Drewry convinced Hanjin debacle means end to rock bottom rates

Time:2016-09-27 Browse:100 Author:RISINGSUN
LONDON`s Drewry Maritime Research says capacity cuts in the second quarter has meant that "eastbound ships were full in July and August, and will be even fuller between now and at least mid-October as a result of Hanjin`s collapse" on Asia-west coast North America (WCNA) services. 

With better ship utilisation, prices were raised after July 1 and in the ensuing two months the average going rate rose to US$1,250, Drewry noted in its Container Insight Weekly.
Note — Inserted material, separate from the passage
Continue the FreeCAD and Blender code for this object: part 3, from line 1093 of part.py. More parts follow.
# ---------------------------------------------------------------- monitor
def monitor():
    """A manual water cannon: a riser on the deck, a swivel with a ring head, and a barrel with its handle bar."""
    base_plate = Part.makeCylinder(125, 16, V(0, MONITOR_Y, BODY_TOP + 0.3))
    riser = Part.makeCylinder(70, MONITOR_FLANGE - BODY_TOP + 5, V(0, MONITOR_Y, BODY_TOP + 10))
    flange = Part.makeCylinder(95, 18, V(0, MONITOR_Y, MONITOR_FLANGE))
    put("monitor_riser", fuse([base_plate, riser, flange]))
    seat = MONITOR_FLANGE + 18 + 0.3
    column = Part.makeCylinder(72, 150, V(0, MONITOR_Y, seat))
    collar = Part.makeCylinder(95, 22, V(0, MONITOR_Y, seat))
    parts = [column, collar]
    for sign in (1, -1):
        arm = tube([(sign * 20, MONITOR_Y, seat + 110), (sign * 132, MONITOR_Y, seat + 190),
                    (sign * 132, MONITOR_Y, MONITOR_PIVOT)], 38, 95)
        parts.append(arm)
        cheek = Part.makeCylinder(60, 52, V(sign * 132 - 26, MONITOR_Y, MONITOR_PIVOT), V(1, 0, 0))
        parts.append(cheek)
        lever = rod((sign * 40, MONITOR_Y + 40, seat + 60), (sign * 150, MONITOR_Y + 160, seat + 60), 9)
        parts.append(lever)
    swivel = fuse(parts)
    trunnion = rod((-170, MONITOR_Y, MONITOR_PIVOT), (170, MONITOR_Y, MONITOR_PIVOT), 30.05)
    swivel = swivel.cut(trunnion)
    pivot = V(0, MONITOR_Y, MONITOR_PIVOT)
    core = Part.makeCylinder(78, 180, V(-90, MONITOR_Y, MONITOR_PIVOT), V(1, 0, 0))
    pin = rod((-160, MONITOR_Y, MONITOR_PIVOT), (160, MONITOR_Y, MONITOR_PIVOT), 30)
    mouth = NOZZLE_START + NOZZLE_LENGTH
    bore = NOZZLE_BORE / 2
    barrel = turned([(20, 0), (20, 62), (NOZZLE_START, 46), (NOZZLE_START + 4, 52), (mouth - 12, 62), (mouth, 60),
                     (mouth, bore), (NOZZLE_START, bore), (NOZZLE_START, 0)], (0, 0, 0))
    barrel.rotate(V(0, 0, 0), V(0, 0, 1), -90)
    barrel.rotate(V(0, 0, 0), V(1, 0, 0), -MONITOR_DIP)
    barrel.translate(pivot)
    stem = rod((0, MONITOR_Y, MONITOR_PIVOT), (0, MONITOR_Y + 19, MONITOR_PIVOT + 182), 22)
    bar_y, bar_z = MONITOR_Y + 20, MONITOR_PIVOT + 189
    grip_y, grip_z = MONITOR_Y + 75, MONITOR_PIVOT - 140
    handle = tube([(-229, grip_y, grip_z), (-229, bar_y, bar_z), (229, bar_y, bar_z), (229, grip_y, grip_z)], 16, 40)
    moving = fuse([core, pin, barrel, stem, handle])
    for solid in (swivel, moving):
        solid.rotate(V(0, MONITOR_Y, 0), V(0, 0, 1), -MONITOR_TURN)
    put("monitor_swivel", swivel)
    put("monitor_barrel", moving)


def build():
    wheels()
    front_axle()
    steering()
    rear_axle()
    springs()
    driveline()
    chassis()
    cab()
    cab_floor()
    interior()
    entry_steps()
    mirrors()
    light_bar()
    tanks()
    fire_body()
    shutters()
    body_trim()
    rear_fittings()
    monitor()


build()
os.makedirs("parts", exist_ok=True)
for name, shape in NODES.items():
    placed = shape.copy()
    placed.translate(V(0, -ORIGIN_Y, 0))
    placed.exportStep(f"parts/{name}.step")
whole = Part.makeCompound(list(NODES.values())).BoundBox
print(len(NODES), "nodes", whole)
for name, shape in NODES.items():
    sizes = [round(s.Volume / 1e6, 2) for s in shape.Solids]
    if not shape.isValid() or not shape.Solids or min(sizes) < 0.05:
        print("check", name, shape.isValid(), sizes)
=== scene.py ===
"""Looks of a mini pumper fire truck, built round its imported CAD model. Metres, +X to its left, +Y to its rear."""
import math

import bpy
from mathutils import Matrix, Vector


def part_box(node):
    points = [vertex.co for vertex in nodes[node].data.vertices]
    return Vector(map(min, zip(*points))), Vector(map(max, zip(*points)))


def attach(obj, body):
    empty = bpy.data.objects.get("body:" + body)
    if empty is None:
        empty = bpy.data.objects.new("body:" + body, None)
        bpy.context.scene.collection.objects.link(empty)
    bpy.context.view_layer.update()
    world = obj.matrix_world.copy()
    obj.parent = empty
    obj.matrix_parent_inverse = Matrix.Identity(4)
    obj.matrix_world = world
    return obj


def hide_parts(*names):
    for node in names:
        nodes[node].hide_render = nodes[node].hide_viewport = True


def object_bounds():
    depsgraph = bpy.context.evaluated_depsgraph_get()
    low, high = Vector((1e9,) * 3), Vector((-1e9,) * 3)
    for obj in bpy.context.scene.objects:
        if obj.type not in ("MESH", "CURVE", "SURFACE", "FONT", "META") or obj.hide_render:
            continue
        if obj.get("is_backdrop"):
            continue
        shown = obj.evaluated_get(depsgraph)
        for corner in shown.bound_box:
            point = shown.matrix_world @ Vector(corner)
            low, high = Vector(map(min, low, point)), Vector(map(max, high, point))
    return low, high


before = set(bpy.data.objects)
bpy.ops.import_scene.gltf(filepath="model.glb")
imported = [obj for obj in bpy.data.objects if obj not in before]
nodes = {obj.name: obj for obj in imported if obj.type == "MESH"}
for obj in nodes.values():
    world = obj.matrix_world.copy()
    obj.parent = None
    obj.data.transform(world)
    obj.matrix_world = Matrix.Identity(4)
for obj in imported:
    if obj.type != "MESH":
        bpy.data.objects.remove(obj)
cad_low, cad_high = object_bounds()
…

"Further hikes were planned for 1 September and, propelled by the Hanjin situation, spot rates climbed to $1,600-1,700," Drewry reported. 

"Some members of the Transpacific Stabilisation Agreement have indicated a second increase will apply from September 15, which could see rates rising to levels not seen since February 2015," said the report.

The US Federal Maritime Commission (FMC) said it "would not tolerate any exploitation of the Hanjin bankruptcy, or any improper behaviour that could constitute a violation of the Shipping Act", but Drewry said the transpacific situation had led to significantly higher prices within the long-term agreements covering 2017 between container lines and beneficial cargo owners (BCOs).

"If ever proof were needed that current USWC BCO contract rates of $800 per 40-foot are totally unsustainable then one need look no further than at Hanjin`s dramatic downfall," Drewry said. "BCO rates must surely rise next year.